TASK GOAL:
Please give the listing again in its entirety, exactly as written.
- - -
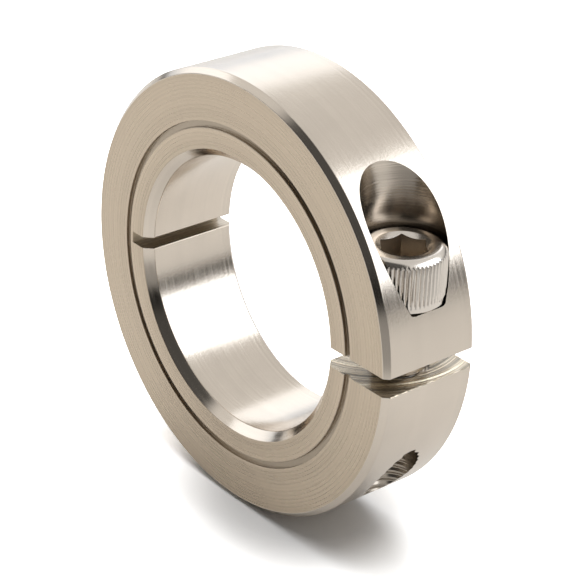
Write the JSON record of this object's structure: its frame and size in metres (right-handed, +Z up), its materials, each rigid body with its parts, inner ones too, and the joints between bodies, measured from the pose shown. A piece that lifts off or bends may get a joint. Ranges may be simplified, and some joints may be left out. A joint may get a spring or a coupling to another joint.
{
  "type": "shaft collar",
  "caption": "Clamp-style shaft collar: a split stainless steel ring with a thin web, drawn closed on a shaft by a socket head cap screw set across the split.",
  "frame": {"origin": "centre of the bore, at mid-width of the ring", "axes": "+Y along the bore from the grooved face to the plain face, +X from the web to the split, +Z up along the screw towards its head"},
  "size_m": [0.052, 0.0126, 0.052],
  "materials": {
    "ring_steel": "fine turned, unpolished stainless steel",
    "screw_steel": "forged and knurled stainless steel",
    "patch_nylon": "nylon fused into the thread"
  },
  "bodies": {
    "lower_half": {"lower_jaw": "ring_steel", "hinge_web": "ring_steel"},
    "upper_half": {"upper_jaw": "ring_steel"},
    "screw": {"clamp_screw": "screw_steel", "thread_patch": "patch_nylon"}
  },
  "joints": [
    {"name": "clamp_flex", "type": "hinge", "parent": "lower_half", "child": "upper_half", "pos_m": [-0.02245, 0, 0], "axis": [0, 1, 0], "range_deg": [0, 0.54], "deforming": ["hinge_web"]},
    {"name": "screw_turn", "type": "hinge", "parent": "upper_half", "child": "screw", "pos_m": [0.02073, 0, 0], "axis": [0, 0, -1], "range_deg": [0, 160]}
  ],
  "couplings": [
    {"joint": "clamp_flex", "follows": "screw_turn", "ratio": 0.0033435}
  ]
}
- - -
THE ANSWER:
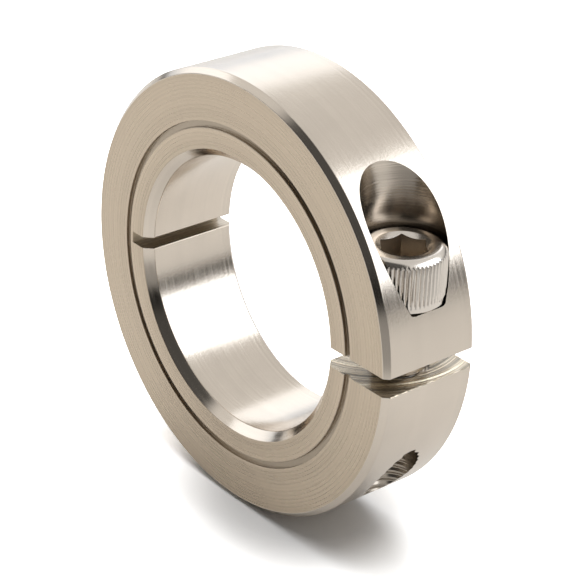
Write the JSON record of this object's structure: its frame and size in metres (right-handed, +Z up), its materials, each rigid body with its parts, inner ones too, and the joints between bodies, measured from the pose shown. A piece that lifts off or bends may get a joint. Ranges may be simplified, and some joints may be left out. A joint may get a spring or a coupling to another joint.
{
  "type": "shaft collar",
  "caption": "Clamp-style shaft collar: a split stainless steel ring with a thin web, drawn closed on a shaft by a socket head cap screw set across the split.",
  "frame": {"origin": "centre of the bore, at mid-width of the ring", "axes": "+Y along the bore from the grooved face to the plain face, +X from the web to the split, +Z up along the screw towards its head"},
  "size_m": [0.052, 0.0126, 0.052],
  "materials": {
    "ring_steel": "fine turned, unpolished stainless steel",
    "screw_steel": "forged and knurled stainless steel",
    "patch_nylon": "nylon fused into the thread"
  },
  "bodies": {
    "lower_half": {"lower_jaw": "ring_steel", "hinge_web": "ring_steel"},
    "upper_half": {"upper_jaw": "ring_steel"},
    "screw": {"clamp_screw": "screw_steel", "thread_patch": "patch_nylon"}
  },
  "joints": [
    {"name": "clamp_flex", "type": "hinge", "parent": "lower_half", "child": "upper_half", "pos_m": [-0.02245, 0, 0], "axis": [0, 1, 0], "range_deg": [0, 0.54], "deforming": ["hinge_web"]},
    {"name": "screw_turn", "type": "hinge", "parent": "upper_half", "child": "screw", "pos_m": [0.02073, 0, 0], "axis": [0, 0, -1], "range_deg": [0, 160]}
  ],
  "couplings": [
    {"joint": "clamp_flex", "follows": "screw_turn", "ratio": 0.0033435}
  ]
}